The efficiency function poses worker effort as a negative function of the reservation wage (Wr, i.e. benefits) and a positive function of the wage paid (Wj). New Keynesian economists use such theory to argue against Keynesian market-clearing models, suggesting that subsequent wage rigidity produces involuntary unemployment as ‘the influence of wages on worker efficiency’ results in the ‘failure of firms to cut wages despite an excess supply of labour’ (Mankiw, n.d.). Pernecky hails this theory as ‘intuitive’ and ‘empirically supported’, concluding that it has ‘re-established involuntary unemployment as a vital subject of study in macroeconomics’ (Pernecky, 1994, p. 411).
However, Mankiw stresses that New Keynesianism fails to rationalise inflation persistence. He stresses that in the data, inflation is a highly persistent variable, indicative of the variables’ slow nature to converge back to equilibrium following economic shocks. However, the NKPC fails to cater for this occurrence – due to its forward looking nature, any shock to output causes inflation to ‘jump immediately in response’ (Fuhrer, 2009, p. 6). Essentially, New Keynesian price inertia is not reflected through inertia in inflation despite empirical evidence suggesting otherwise. As Fuhrer notes, this is problematic for policy makers as their decision making is grounded in understanding ‘the sources of inflation dynamics’ (Fuhrer, 2009, p. 8).

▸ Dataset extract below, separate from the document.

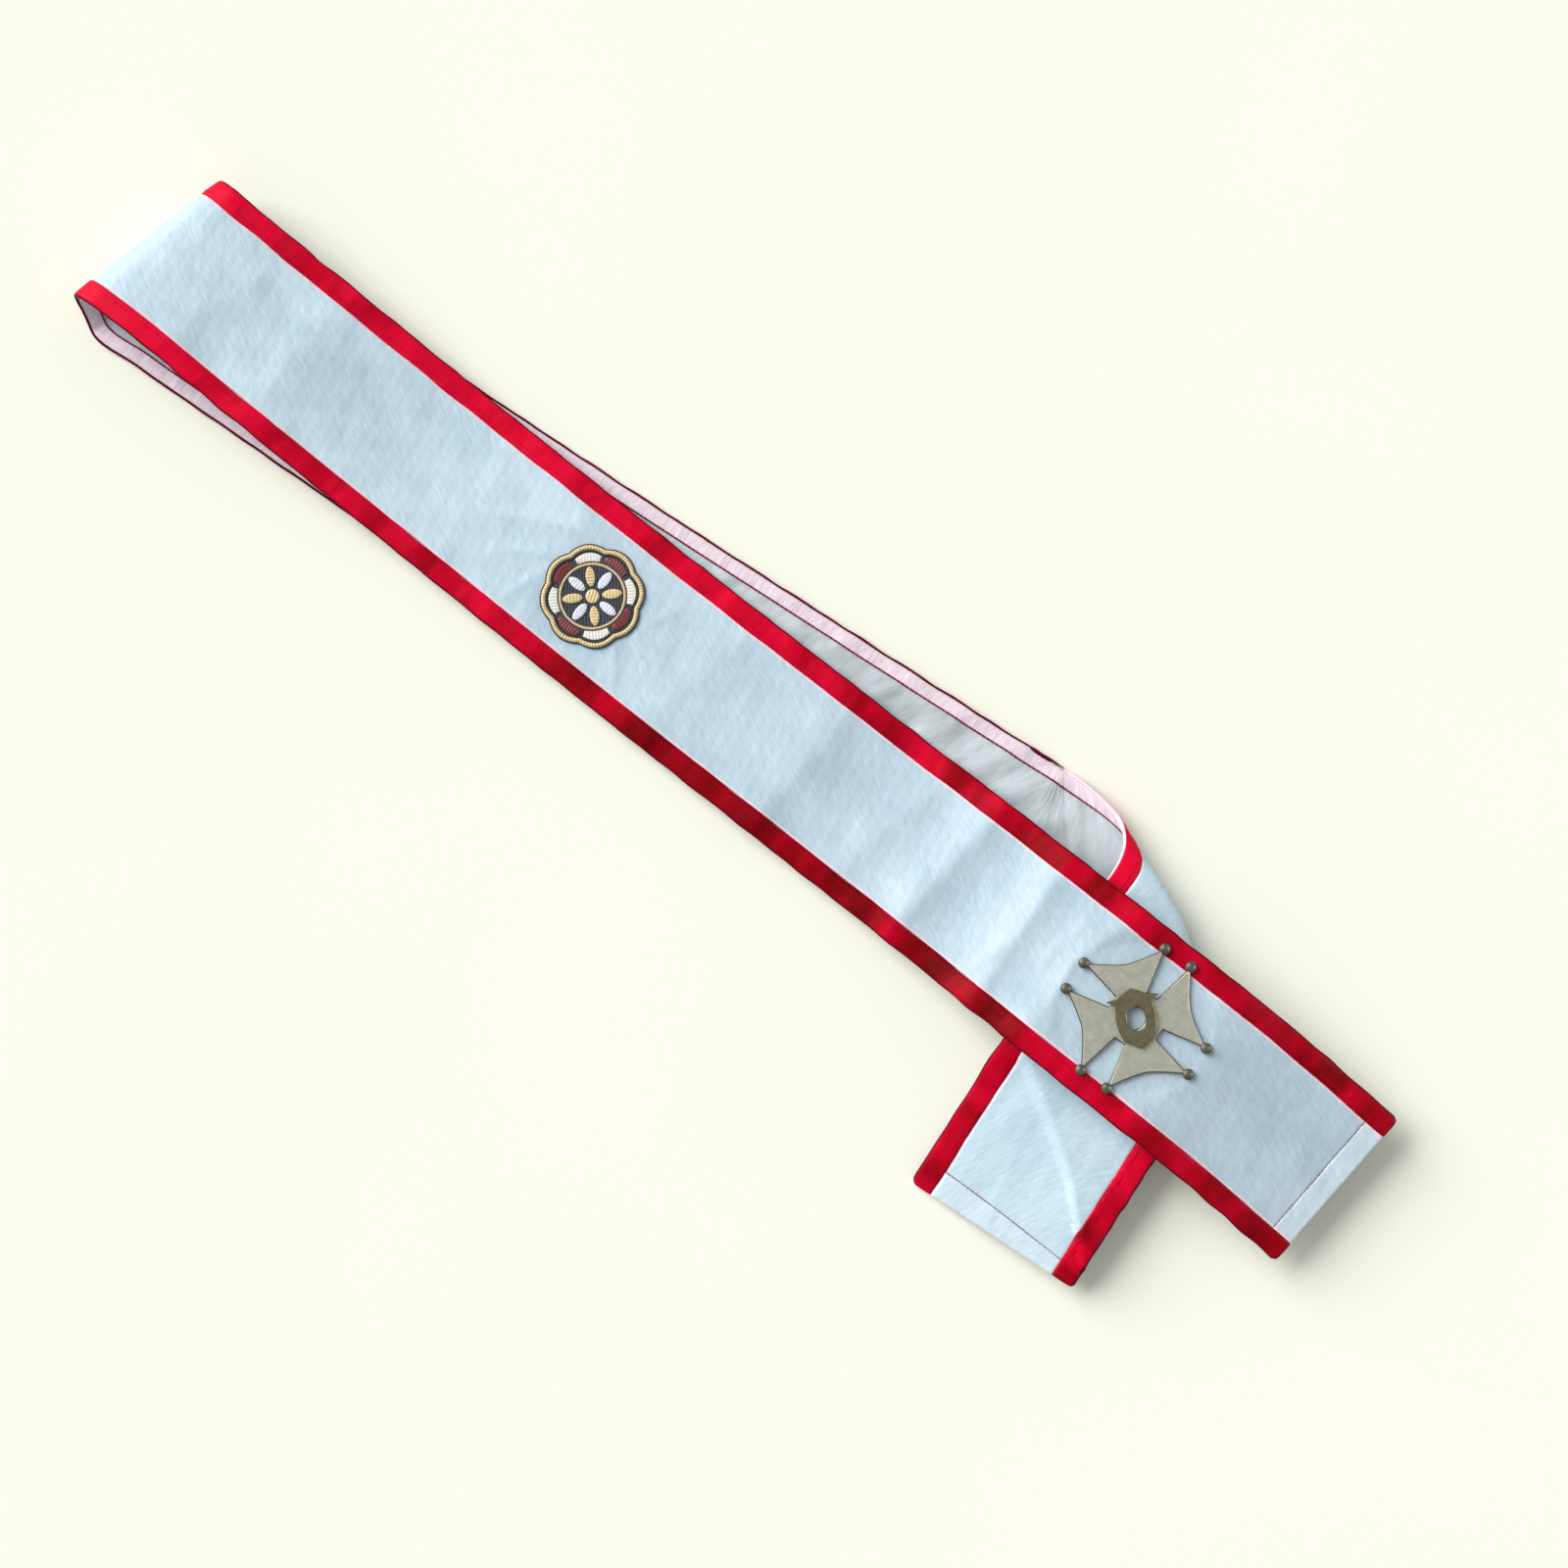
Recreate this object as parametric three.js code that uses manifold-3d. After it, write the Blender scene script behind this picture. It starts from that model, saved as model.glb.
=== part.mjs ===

Cogley and Sbordone attempt to solve this problem, arguing that persistence in trend inflation ‘determined by the long-run target in the central bank’s policy rule’ justifies ‘most of the persistence in inflation’ we see today (Cogley & Sbordone, 2008, pp. 3-23). The subsequent inclusion of gross trend inflation in their version of the NKPC may solve such issue although they note that this rides on the assumption that ‘Calvo pricing parameters are invariant to shifts in trend inflation, which cannot literally be true’ (Cogley & Sbordone, 2008, p. 32). It appears that without the addition of further, unrealistic ad hoc assumptions, such shortfall of the NKPC is unavoidable thus inherently problematic.

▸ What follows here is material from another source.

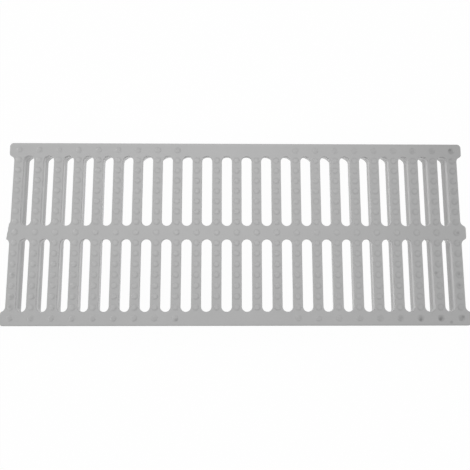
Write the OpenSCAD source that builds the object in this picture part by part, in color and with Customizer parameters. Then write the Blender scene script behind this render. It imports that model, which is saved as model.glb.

Furthermore, it was Ball (1994) who found the NKPC capable of producing disinflationary booms – an almost non-existent occurrence in reality. Ball, as cited by Mankiw and Reis, found that in a study of nine countries, 27 out of 28 cases of disinflation were ‘associated with a fall in output below its trend level’ (Mankiw & Reis, 2002, p. 1306). The problem lies within the forward looking NKPC. Demonstrated by Figure-1, if disinflation is ‘announced’ and ‘credible’ then due to rational expectations, firms are able to alter inflationary expectations prior to any central banks action coming into force (Mankiw & Reis, 2002, p. 1306). Following an announcement from the central bank that the inflation target is to be lowered from A to z, expected inflation in the next period (〖π^e〗_(t+1)) immediately jumps thus shifting the NKPC0 curve out to point B (NKPC1). At point B, and until monetary policy comes into force, disinflation has an expansionary effect (yB – yE). Eventually monetary policy will take effect and the monetary rule curve (MR0) will shift inwards to equilibrium at point Z (z, yE). Such implausible phenomenon thus puts the credibility of New Keynesian economics under scrutiny.

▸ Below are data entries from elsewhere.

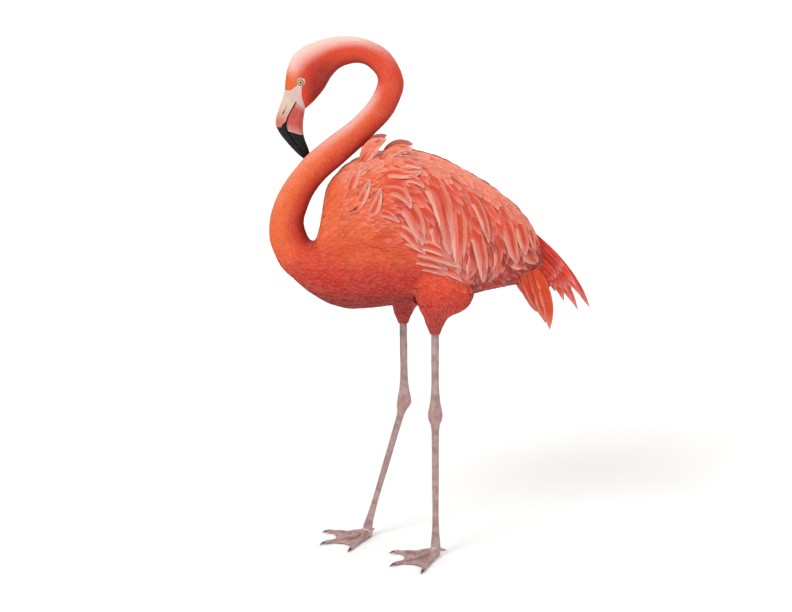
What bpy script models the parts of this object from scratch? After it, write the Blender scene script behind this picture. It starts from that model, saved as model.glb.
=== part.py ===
"""An adult American flamingo standing with its neck in an S: a life-size still model.

The bird faces -X, its left side is towards -Y, and its feet stand on Z = 0. The head, neck and trunk are
lengths of one loft. Its cross-sections stand between two lines: the back line, from the forehead over
the crown, nape and back to the rump, and the keel line, from the chin down the throat and breast to
the vent. The bill, thighs, legs, feet, wings and tail are built against that loft, and neighbouring
pieces keep a gap of GAP.
"""

import math
from collections import namedtuple

import bmesh
import bpy
import numpy as np

# Driving dimensions, in metres
CM = 0.01
GAP = 0.0003
EYE_RADIUS = 0.0062
EYE_SUNK = 0.0042  # from the side of the head in to the eye's centre
ANKLE_HEIGHT = 0.289
BOOT_HEIGHT = 0.461  # where the feathers of the thigh end
FLOOR = -0.015  # the floor, in the heights used below
TARSUS_END = 0.026  # height of the joint between tarsus and toes, above the floor
MIDDLE_TOE = 0.101
TOE_SPREAD = math.radians(40)
WING_THICKNESS = 0.0135
EDGE_THICKNESS = 0.0014  # of a wing or tail feather at its edge

# Points round a cross-section
AROUND_NECK = 14
AROUND_TRUNK = 22
AROUND_LEG = 10

LEFT, RIGHT = -1, 1  # which way along Y
SIDES = (("left", LEFT), ("right", RIGHT))

# A cross-section of the body, in centimetres. widest is where it is widest, from 0 at the keel to 1 at
# the back. fullness is 2 for an ellipse, and more for a squarer section.
Station = namedtuple("Station", "back_x back_z keel_x keel_z half_width side widest fullness")
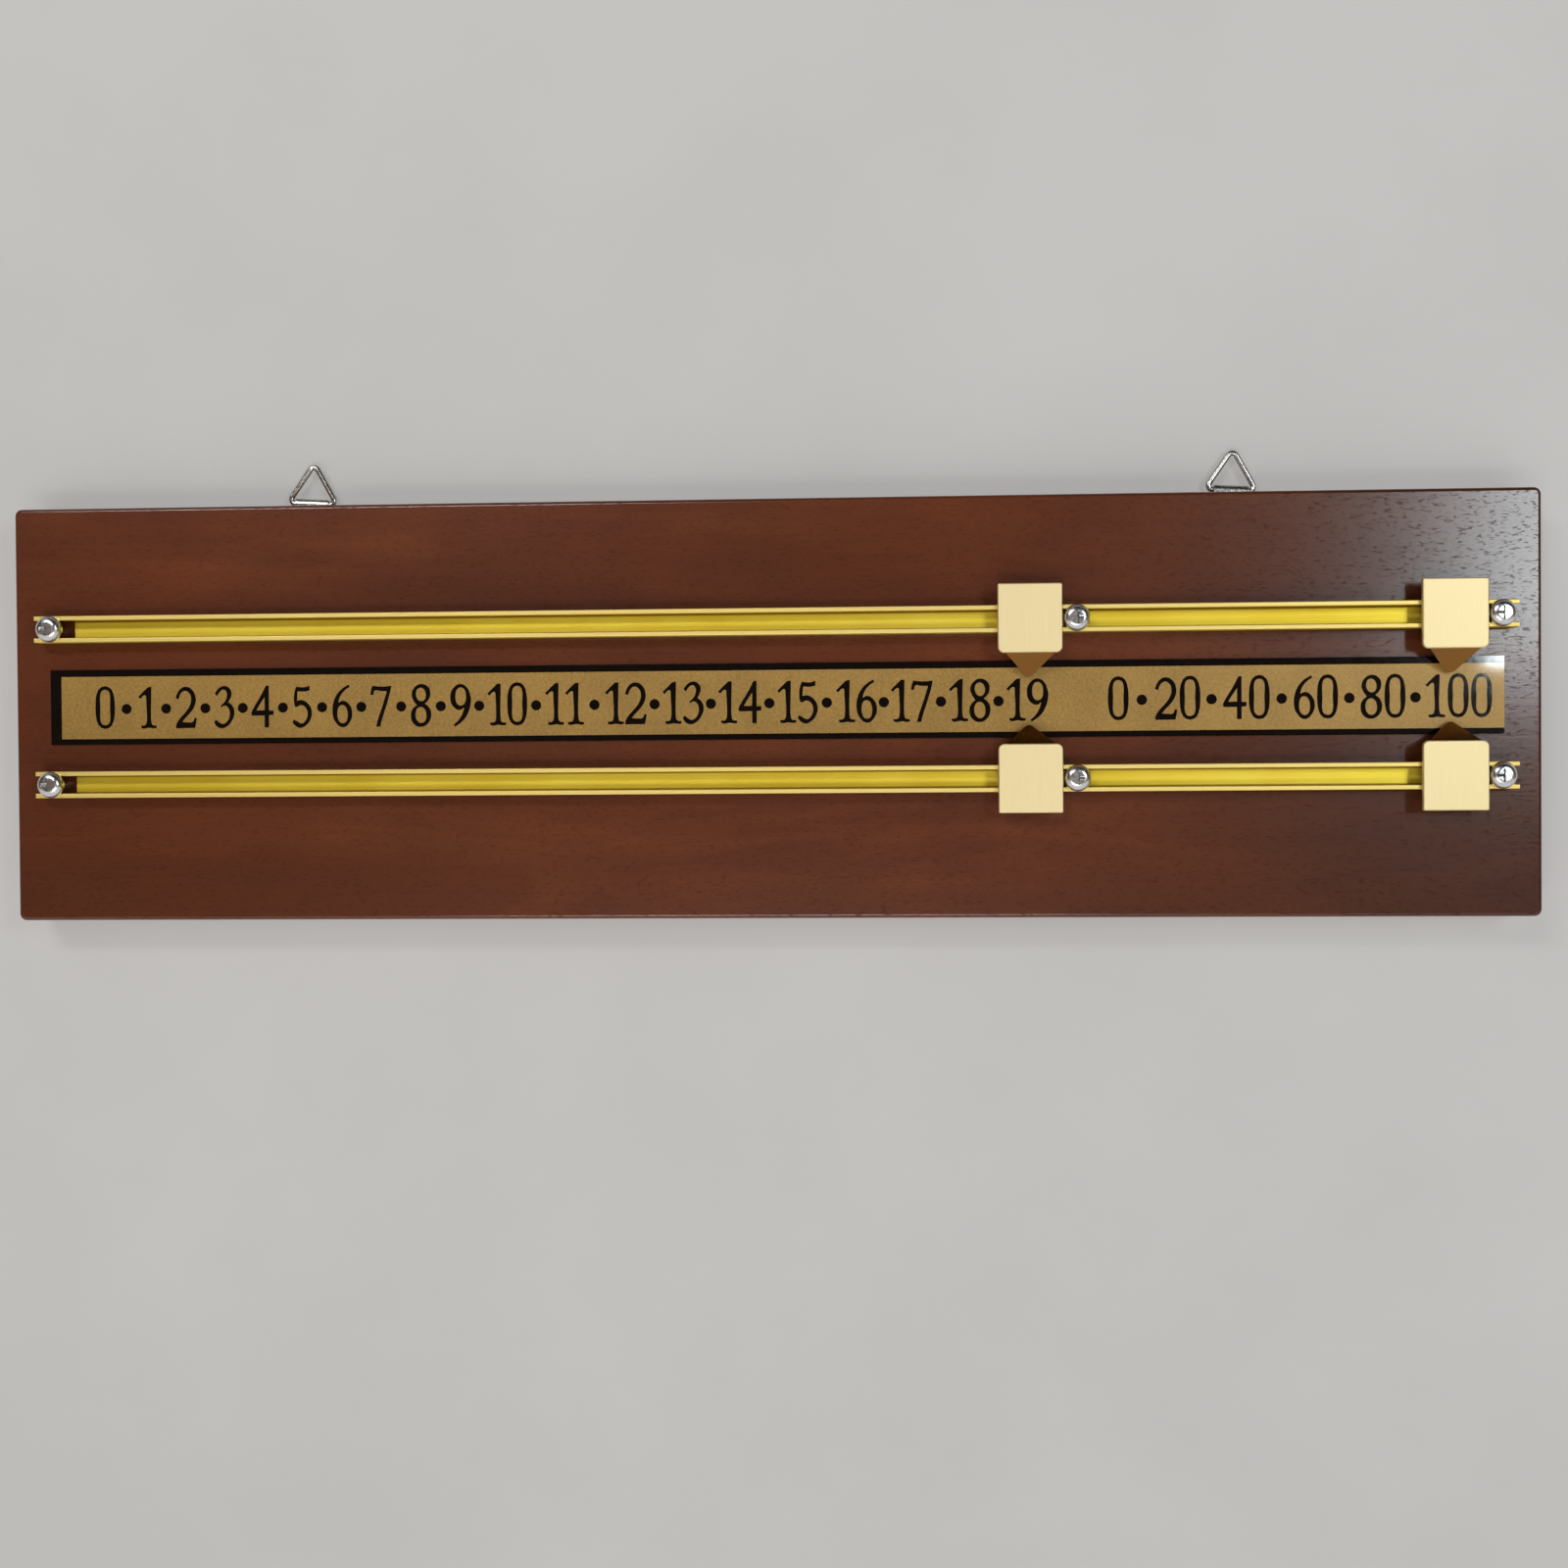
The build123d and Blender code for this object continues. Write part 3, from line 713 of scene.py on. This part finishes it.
# Half of the wall's brightness is its own, so the board's shadow on it stays faint.
own_light = add_node(tree, "ShaderNodeEmission", {
    "Color": plaster_colour.outputs["Color"], "Strength": 0.95,
})
paint = add_node(tree, "ShaderNodeMixShader", {
    0: wall_own_share, 1: matt_paint.outputs[0], 2: own_light.outputs[0],
})
clear = add_node(tree, "ShaderNodeBsdfTransparent")
side_seen = add_node(tree, "ShaderNodeNewGeometry")
front = add_node(tree, "ShaderNodeMath", {
    0: 1, 1: side_seen.outputs["Backfacing"],
}, operation="SUBTRACT")
shown = add_node(tree, "ShaderNodeMath", {
    0: seen_rays(tree).outputs[0], 1: front.outputs[0],
}, operation="MULTIPLY")
wall_surface = add_node(tree, "ShaderNodeMixShader", {
    0: shown.outputs[0], 1: clear.outputs[0], 2: paint.outputs[0],
})
add_node(tree, "ShaderNodeOutputMaterial", {"Surface": wall_surface.outputs[0]})
bpy.ops.object.select_all(action="DESELECT")
bpy.ops.mesh.primitive_plane_add(size=wall_size * MM, rotation=(pi / 2, 0, 0))
wall = bpy.context.active_object
wall.name = "wall"
wall.location = (0, wall_gap * MM, (wall_size / 2 - floor_drop) * MM)
wall.data.materials.append(plaster)

pale_floor = new_material("pale_floor_paint")
tree = pale_floor.node_tree
floor_matt = add_node(tree, "ShaderNodeBsdfDiffuse", {"Color": floor_colour})
# The room is dark overhead, so most of the floor's paleness is its own.
floor_glow = add_node(tree, "ShaderNodeEmission", {"Color": floor_colour, "Strength": 1})
floor_paint = add_node(tree, "ShaderNodeMixShader", {
    0: floor_own_share, 1: floor_matt.outputs[0], 2: floor_glow.outputs[0],
})
floor_clear = add_node(tree, "ShaderNodeBsdfTransparent")
floor_surface = add_node(tree, "ShaderNodeMixShader", {
    0: seen_rays(tree).outputs[0], 1: floor_clear.outputs[0], 2: floor_paint.outputs[0],
})
add_node(tree, "ShaderNodeOutputMaterial", {"Surface": floor_surface.outputs[0]})
bpy.ops.mesh.primitive_plane_add(size=floor_size * MM, location=(0, 0, -floor_drop * MM))
floor = bpy.context.active_object
floor.name = "floor"
floor.data.materials.append(pale_floor)


# Lights: two soft lamps in front, below and above to the left, a weak fill, and a lamp behind.
# A cool panel at the right, and a small one at its foot, glance off the lacquer and the strip.
# The room itself is pale below, dim and brown at eye level, and dark overhead.

room_strength = 1.5
daylight = "#f0fbff"


def add_lamp(name, spot, aim, size, watts, colour="#ffffff"):
    """A rectangular soft lamp that points at a place. Both places and the size are in metres."""
    bpy.ops.object.light_add(type="AREA", location=spot)
    lamp = bpy.context.active_object
    lamp.name = name
    lamp.data.shape = "RECTANGLE"
    lamp.data.size, lamp.data.size_y = size
    lamp.data.energy = watts
    lamp.data.color = linear(colour)[:3]
    lamp.rotation_euler = (Vector(aim) - Vector(spot)).to_track_quat("-Z", "Y").to_euler()


add_lamp("key_lamp", spot=(-0.05, -1.0, -0.42), aim=(0, 0, -0.02), size=(0.5, 0.2), watts=2.2)
add_lamp("left_lamp", spot=(-0.42, -1.0, 0.55), aim=(-0.12, 0, 0), size=(0.5, 0.14), watts=4.2)
add_lamp(
    "side_panel", spot=(0.635, -1.0, 0.25), aim=(0.635, 0, 0.25), size=(0.23, 0.28),
    watts=3.6, colour=daylight,
)
add_lamp(
    "side_panel_foot", spot=(0.565, -1.0, 0.085), aim=(0.565, 0, 0.085), size=(0.09, 0.05),
    watts=0.55, colour=daylight,
)
add_lamp("fill_lamp", spot=(-0.7, -0.8, 0.9), aim=(0, 0, 0), size=(0.6, 0.6), watts=1.2)
add_lamp("back_lamp", spot=(-0.4, 1.3, -0.5), aim=(0, 0, 0), size=(1.2, 0.7), watts=9)

world = bpy.data.worlds.new("room")
bpy.context.scene.world = world
world.use_nodes = True
tree = world.node_tree
tree.nodes.clear()
place = add_node(tree, "ShaderNodeTexCoord")
direction = add_node(tree, "ShaderNodeSeparateXYZ", {0: place.outputs["Generated"]})
height = add_node(tree, "ShaderNodeMapRange", {
    "Value": direction.outputs["Z"], "From Min": -1, "From Max": 1,
})
room_light = add_node(tree, "ShaderNodeValToRGB", {"Fac": height.outputs[0]})
set_ramp(
    room_light,
    (0.0, "#d8d8d8"), (0.27, "#ffffff"), (0.34, "#a09080"),
    (0.4, "#5a4a3a"), (0.56, "#4a3c30"), (0.66, "#242220"), (1.0, "#242220"),
)
background = add_node(tree, "ShaderNodeBackground", {
    "Color": room_light.outputs["Color"], "Strength": room_strength,
})
add_node(tree, "ShaderNodeOutputWorld", {"Surface": background.outputs[0]})
bpy.context.scene.view_settings.view_transform = "Standard"


# Camera: hand-held about half a metre in front of the board, a little right of its middle
# and below it, and turned slightly to the left.

camera_place = (29.3, -476, -14.2)
camera_pitch, camera_roll, camera_yaw = 89.31, 0.42, 2.95
camera_lens, camera_sensor, camera_nearest = 40.5, 36, 10
bpy.ops.object.camera_add(
    location=[value * MM for value in camera_place],
    rotation=(radians(camera_pitch), radians(camera_roll), radians(camera_yaw)),
)
camera = bpy.context.active_object
camera.data.lens = camera_lens
camera.data.sensor_width = camera_sensor
camera.data.clip_start = camera_nearest * MM
bpy.context.scene.camera = camera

Mankiw and Reis suggest a sticky information model which survives both the disinflationary boom and inflation persistence argument whilst providing an alternative to the Calvo pricing scheme. Suggesting that firms are able to obtain ‘new information about the state of the economy and’ compute new paths ‘of optimal prices’, its Phillips curve is forward and backward looking as ‘the relevant expectations are past expecations of current economic conditions’ (Mankiw & Reis, 2002, pp. 1299-1300). Due to firm’s information gathering and price setting occurring at a slower pace, inflation persistence prevails alongside minimal variation in output until disinflationary policies commence. Mankiw claims that it survives his third critique of the NKPC relating to impulse response functions or ‘the dynamic path of some variables in response to some shock’ (Mankiw, 2001, p. 16). Demonstrating that the NKPC ‘implies a completely implausible response function for unemployment’, he suggests that the sticky information model better suits the empirical data (Mankiw, 2001, p. 20). However, adaptively formed, such hybrid fails to achieve internal consistency due to its assumption of adaptive expectations rendering it incompatible with economic purity.
Thus, whilst others tried and failed to improve upon the shortfalls of the NKPC, one could argue, like McCallum (as cited by Mankiw), that New Keynesian economics is ‘the closest thing there is to a standard formation’ (Mankiw & Reis, 2002, p. 2). Its near survival of the Lucas critique must not be overlooked as its success in achieving internal consistency through the application of microfoundations and rational expectations has seen the model ‘inhibit’ and help clarify ‘a brave new theoretical world’ marked by imperfections and disequilibria (Snowdon & Vane , 2005, p. 365). However, emphasis on the ‘near’ – inconsistency with regards to its ad hoc assumptions and empirical substantiation leaves the model as one to be used with caution. The NKPC fails to achieve external consistency and despite apparent internal consistency, ‘microfoundations can turn to be ad hoc when not realistic’ (Carré, 2008 , p. 7). Thus, whilst New Keynesian economics has seen both success and failure in its endeavours, ultimately, ‘the methodological integrity of the microfoundations project is not as unblemished as the ‘purists’ imagined’ (Wren-Lewis, 2005).